When we hear the Lord say that such a life may require us to leave our family behind, or to set them to the side because they are unwilling for Christ to be in the center, and when we see other believers having to do that, we are forced to realize that Christ is not asking of us anything less than the total commitment of our hearts and our lives, no matter how much that should scandalize others. He was a scandal. They hated him for his radicalism. As the master, so shall the servant be.
It is ours now to live out that commitment. If we can do that in the bosom of our family, thanks be to God. If we can be everything we ought to be as the followers of Christ, make every sacrifice, offer him our time and our talents, our gifts and our zeal, and be cheered on in this by our parents and our siblings, then God be praised.
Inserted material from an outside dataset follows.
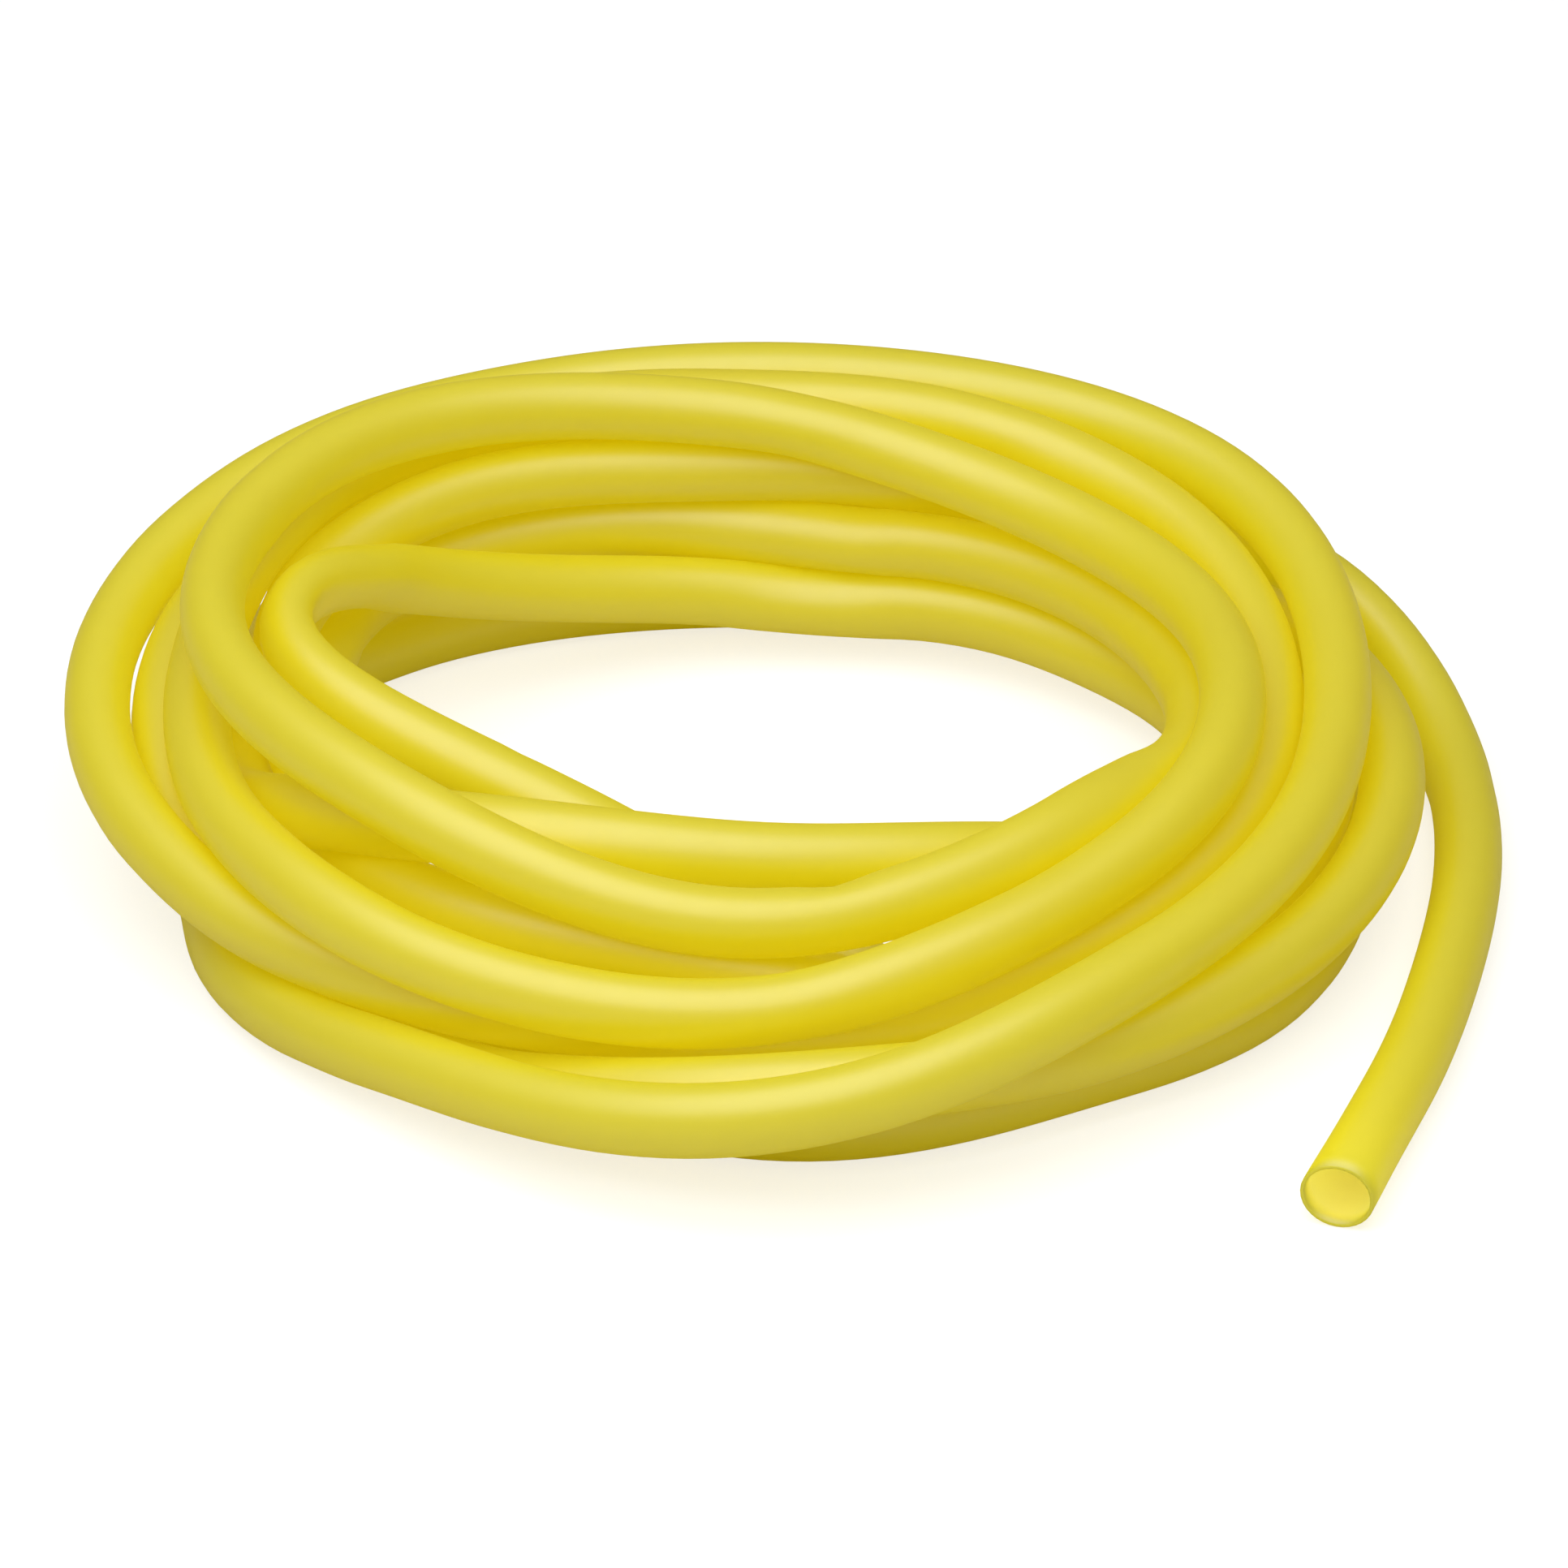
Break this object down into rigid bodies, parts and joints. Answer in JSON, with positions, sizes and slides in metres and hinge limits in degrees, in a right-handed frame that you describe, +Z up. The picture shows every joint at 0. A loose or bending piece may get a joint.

But if, in God’s all wise providence, that should not be the case, then it is ours to show our loved ones and the Christian brotherhood and the rest of the world that Christ comes first in our hearts and that the salvation he offers to those who trust in him is worth every sacrifice that can conceivably be made to obtain it.
And if we suffer loss for that commitment, we do not do so without a great reward: for now we belong to a family in which God is our father, Jesus Christ is our brother, and all the best people in the world are our siblings and shall be forever.